L’entreprise sera louée à un marchand de pneumatiques, avec montage et réparation. La façade sera fortement modifiée, surtout dans sa partie basse, avec le percement de deux ouvertures pour rentrer des véhicules. Le retour à l’original est possible.

La minoterie est une des quinze minoteries que comptait Bruxelles dans les années 1930. Des dépôts de farines existaient également (les farines Remy de Louvain par exemple). Aujourd’hui, six anciens immeubles de minoterie existent encore dans la région, dont un seul site est en activité : les meuneries bruxelloises devenues CERES, propriétaires du groupe français Soufflet, meuneries d’un très grand intérêt d’architecture industrielle localisée dans l’avant-port.

Les établissements LABOR, seul fournisseur bruxellois en charbon, ont été fondés par le même Léon Moulart.

L’intérêt de cet immeuble industriel d’Anderlecht est manifeste et mérite une mise en valeur tirant parti de ses qualités de construction et de ses potentialités, comme sa localisation, ses grands plateaux.

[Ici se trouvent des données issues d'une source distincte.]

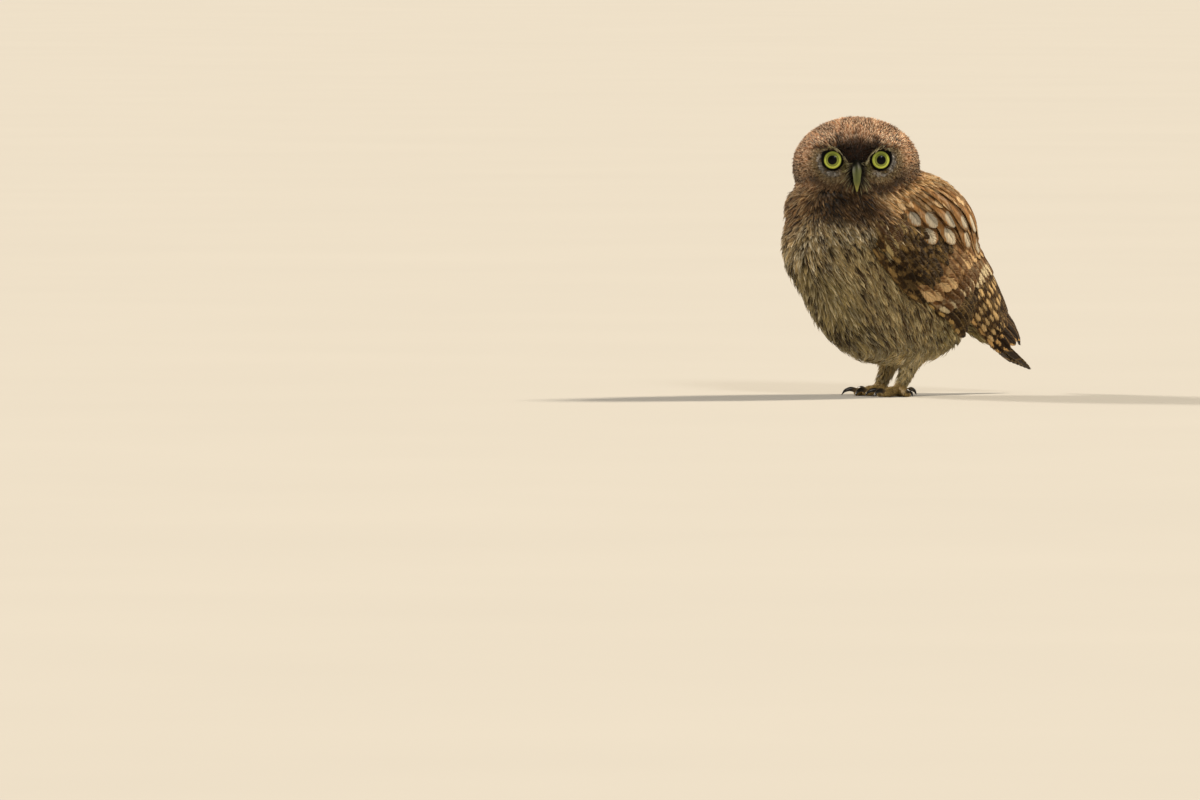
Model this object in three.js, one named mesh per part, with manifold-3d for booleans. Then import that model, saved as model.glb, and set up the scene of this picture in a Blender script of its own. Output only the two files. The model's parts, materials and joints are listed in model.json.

Une restauration respectueuse de ses qualités permettra une réaffectation empreinte d’un cachet enviable, que ce soit pour la transformation de matières, le montage de machines et des ateliers.

Il vient d’être acquis par une coopérative dont sont membres la SDRB (Société de Développement de la Région Bruxelloise) et d’autres partenaires, comme la Commune d’Anderlecht et la société des Abattoirs, pour être restauré et devenir un centre d’entreprises, d’interprétation du Canal et des quartiers environnants très dépréciés actuellement. Le programme européen Feder y participe.